How to parse an RSS feed with XmlPullParser?

Rox picture Rox · Jul 2, 2013 · Viewed 7.9k times · Source

I would like to parse a RSS feed. My question is how I can parse all tags between the <item>and </item> tags.

Given this very simple XML:

<?xml version="1.0" ?>
<rss version="2.0">
<channel>
  <title>MyRSSPage</title>
  <link>http://www.example.com</link>
  <item>
  <link>www.example.com/example1</link>
  <title>Example title 1</title>
  </item>
  <item>
  <link>www.example.com/example2</link>
  <title>Example title 2</title>
  </item>
</channel>
</rss>

I would like to parse just the stuff between the <item>...</item> tags.

            List<RssMessage> messages = new ArrayList<RssMessage>();

            // parser is a XmlPullParser instance
            while(parser.next() != XmlPullParser.END_DOCUMENT) {
                if (parser.getEventType() != XmlPullParser.START_TAG) {
                    continue;
                }
            String name = parser.getName();
            // START OF HEADER
            if(name.equals("title")) {
                title = parser.nextText();
            }
            else if(name.equals("link")) {
                link = parser.nextText();
            }
            else if(name.equals("description")) {
                description = parser.nextText();
            }
            else if(name.equals("language")) {
                language = parser.nextText();
            }
            else if(name.equals("copyright")) {
                copyright = parser.nextText();
            }
            else if(name.equals("pubDate")) {
                pubdate = parser.nextText();
            }
            // END OF HEADER

            else if(name.equals("item")) {
                RssMessage rssMessage = processItem(parser);
                messages.add(rssMessage);
            }
        }

In the below method I would like to just parse the tags within the <item>...</item>tags.

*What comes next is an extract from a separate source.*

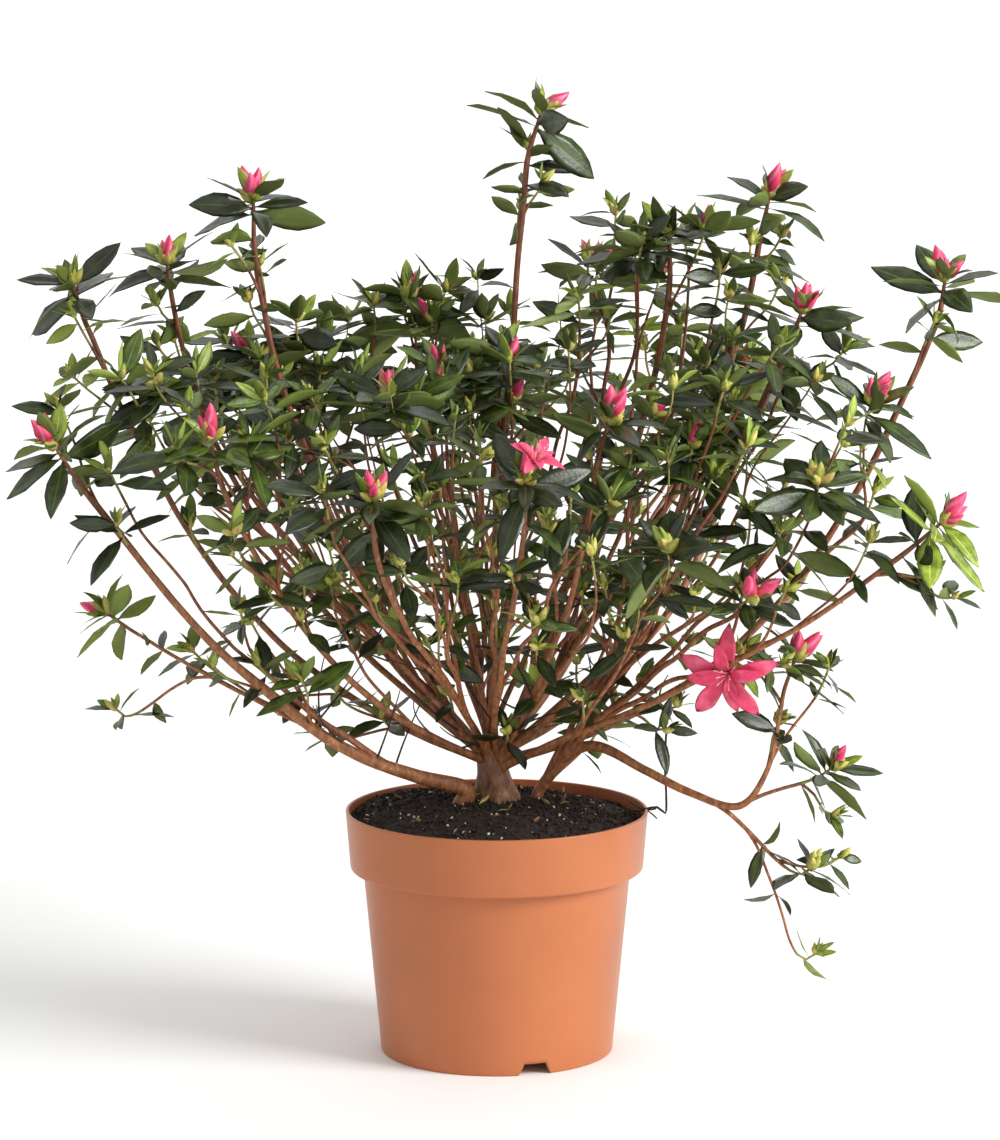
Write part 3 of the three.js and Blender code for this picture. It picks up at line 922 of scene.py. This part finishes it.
def add_flower(at, axis, length, spread, outer, inner):
    """Pointed petals in two whorls round an axis, with stamens in the middle."""
    phase = rng.uniform(0, 6.3)
    whorls = [(outer, 1.0, 90 - spread), (inner, 0.82, 104 - spread)]
    for whorl, (count, size, lift) in enumerate(whorls):
        for k in range(count):
            turn = phase + (k + 0.5 * whorl) * 2 * pi / count + rng.normal(0, 0.08)
            way = around(axis, turn, radians(lift) + rng.normal(0, 0.08))
            shape = petal(*[rng.uniform(*span) for span in PETAL_SPANS])
            face = unit(axis - way * way.dot(axis))
            flowers.put(shape, at, way, face, length * size * rng.uniform(0.92, 1.06))
    t = np.linspace(0, 1, 6)[:, None]
    for k in range(STAMENS):
        way = around(axis, k * 0.9, angle(62, 84))
        line = at + way * t * length * 0.62 + UP * (t**2) * length * 0.10
        flowers.add(*tube(line, np.full(6, 0.35 * MM), 5), 1)
        flowers.put(ANTHER, line[-1], way, around(way, 0, 0), 2.2 * MM, 1)


add_flower(open_flower, unit(np.array([-0.25, -0.95, -0.12])), 33 * MM, 84, 5, 4)
add_flower(front_flower, unit(np.array([0.3, -0.55, 0.8])), 21 * MM, 56, 4, 3)
flowers.build()


# ---- pot
def shape_of(name):
    """A node's points, and how far from the Z axis each is."""
    points = node_points(name)
    return points, np.hypot(points[:, 0], points[:, 1])


pot_shape, pot_reach = shape_of("pot")


def outer_corners():
    """(radius, height) of the corners of the pot's outside, from its foot up."""
    corners, widest = [], 0.0
    for z in np.unique(pot_shape[:, 2].round(4)):
        radius = pot_reach[np.abs(pot_shape[:, 2] - z) < 0.06 * MM].max()
        if radius > widest + 1.5 * MM or (not corners and z > 2.5 * MM and radius > widest):
            corners.append((radius, z))
        widest = max(widest, radius)
    return corners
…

How do I construct a loop that just goes through the item between <item> and </item>?

EDIT
This is almost working. But sometimes not all elements are initiated even if the corresponding element in the RSS xml DO exist! Is something wrong with the below code?

private RssMessage processItem(XmlPullParser parser) throws IOException, XmlPullParserException {
        RssMessage rssMessage = new RssMessage();
    parser.require(XmlPullParser.START_TAG, ns, "item");
    while (parser.next() != XmlPullParser.END_TAG) {
        if (parser.getEventType() != XmlPullParser.START_TAG) {
            continue;
        }
        String name = parser.getName();
        if(name.equals("link")) {
            rssMessage.setLink(parser.nextText());
        }
        else if(name.equals("guid")) {
            rssMessage.setGuid(parser.nextText());
        }
        else if(name.equals("category")) {
            rssMessage.setCategory(parser.nextText());
        }
        else if(name.equals("title")) {
            rssMessage.setTitle(parser.nextText());
        }
        else if(name.equals("pubDate")) {
            rssMessage.setPubDate(parser.nextText());
        }
    }
    return rssMessage;
    }

Answer

Raghunandan picture Raghunandan · Jul 2, 2013

Try the below.

try {
    XmlPullParserFactory factory = XmlPullParserFactory.newInstance();
    factory.setNamespaceAware(false);
    XmlPullParser xpp = factory.newPullParser();
    xpp.setInput(url.openConnection().getInputStream(), "UTF_8"); 
    //xpp.setInput(getInputStream(url), "UTF-8");

    boolean insideItem = false;

    // Returns the type of current event: START_TAG, END_TAG, etc..
    int eventType = xpp.getEventType();
    while (eventType != XmlPullParser.END_DOCUMENT) {
        if (eventType == XmlPullParser.START_TAG) {

            if (xpp.getName().equalsIgnoreCase("item")) {
                insideItem = true;
            } 
            else if(xpp.getName().equalsIgnoreCase("title")) 
            {

            }
        }
        eventType = xpp.next(); //move to next element
    }

} catch (MalformedURLException e) {
    e.printStackTrace();
} catch (XmlPullParserException e) {
    e.printStackTrace();
} catch (IOException e) {
    e.printStackTrace();
}

Edit:

XmlPullParserFactory factory = XmlPullParserFactory.newInstance();
factory.setNamespaceAware(false);
XmlPullParser xpp = factory.newPullParser();
xpp.setInput(open,null);
// xpp.setInput(getInputStream(url), "UTF-8");

boolean insideItem = false;

// Returns the type of current event: START_TAG, END_TAG, etc..
int eventType = xpp.getEventType();
while (eventType != XmlPullParser.END_DOCUMENT) {
    if (eventType == XmlPullParser.START_TAG) {

        if (xpp.getName().equalsIgnoreCase("item")) {
            insideItem = true;
        } else if (xpp.getName().equalsIgnoreCase("title")) {
            if (insideItem)
                Log.i("....",xpp.nextText()); // extract the headline
        } else if (xpp.getName().equalsIgnoreCase("link")) {
            if (insideItem)
                Log.i("....",xpp.nextText());  // extract the link of article
        }
    } else if (eventType == XmlPullParser.END_TAG && xpp.getName().equalsIgnoreCase("item")) {
        insideItem = false;
    }

    eventType = xpp.next(); // move to next element
}

Output

www.example.com/example1
Example title 1
www.example.com/example2
Example title 2